I made a feeble joke, thanked him for his kindness, and then drove back to battalion headquarters forgetting his promise during the drive. Three weeks later I exchanged my I.D. card for a bundle of currency then embarked on a journey to that strange land called Civilian Life. SSG Roosevelt’s words probably would have never come to mind again were it not for a telephone conversation with my then-former battalion later about a year later when I called to ask for help getting my service records transferred to the Reserve system.
At the end of the conversation he asked if I kept in touch with anyone else from the battalion.
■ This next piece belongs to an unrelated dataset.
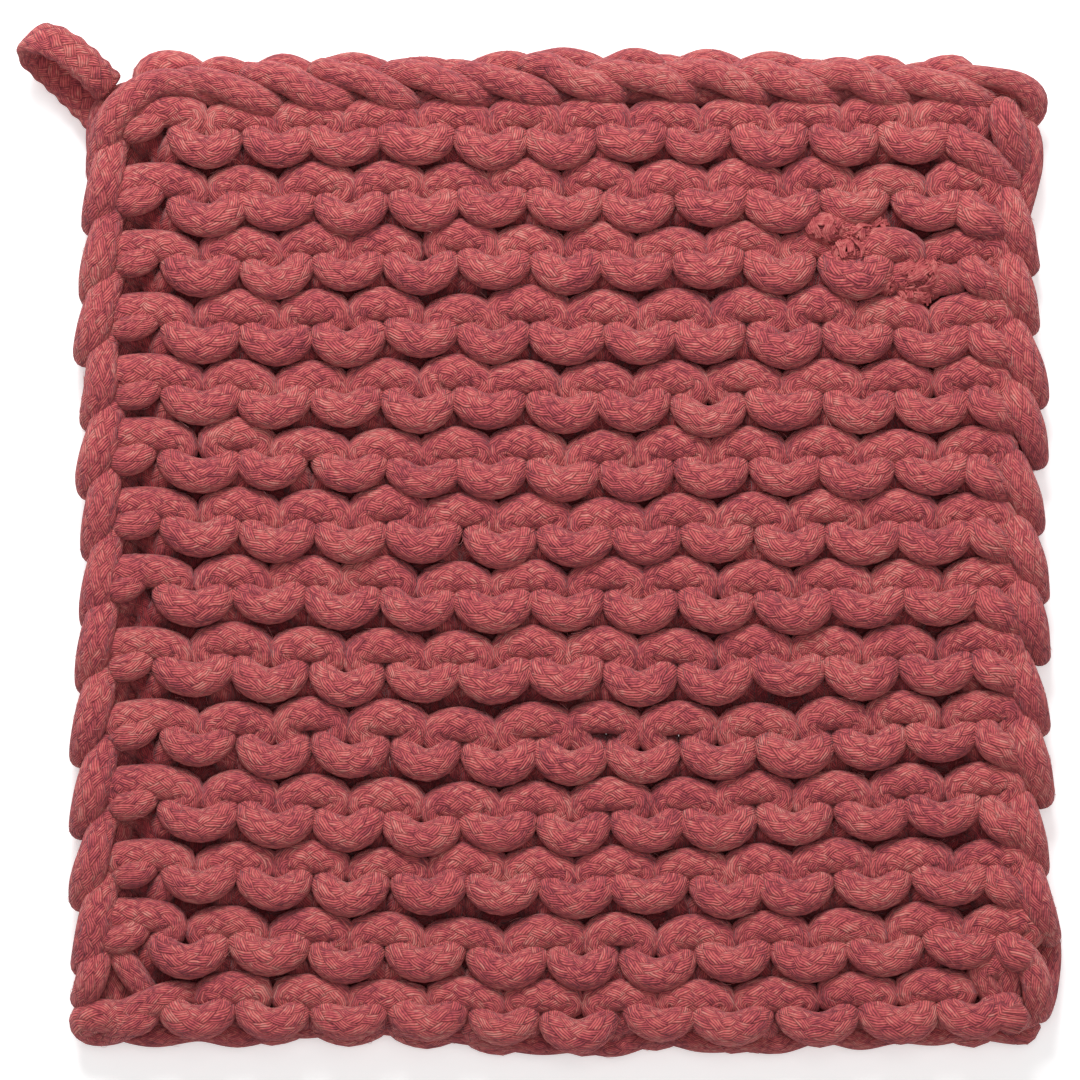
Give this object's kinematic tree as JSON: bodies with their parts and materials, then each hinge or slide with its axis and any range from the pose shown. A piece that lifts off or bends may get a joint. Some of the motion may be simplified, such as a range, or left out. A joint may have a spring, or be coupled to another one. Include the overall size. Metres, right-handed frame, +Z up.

Then he went on: “How well did you know SSG Roosevelt – the HHC supply sergeant?”
My face warmed flush with nervousness and said a silent prayer thanking God for the lack of video feed on telephones. “Oh. I knew him. Not real well. Nice enough guy and fairly competent from what I heard. Why do you ask?”
He replied: “Around the time I transferred to the Pentagon his wife had a baby – a big strapping boy about 8 pounds six ounces. They named him David which seemed OK to me at the time but when I found out that his middle name was “Ralph” I was surprised. There aren’t too many of those around –in fact you’re the only person “Ralph” I’ve ever known”. I mumbled something about coincidence and synchronicity and changed the subject as soon as I could politely do so.
…so please forgive me if I tend to stare at the name tags of the throngs of soldiers I when I am out and about in Clarksville. Statistics show there to be a very high rate of enlistment among the children of career soldiers and the rate among African American soldiers is almost twice the Army average. I’m eventually going to run into David Ralph Roosevelt, and when I do will I have a story to tell him!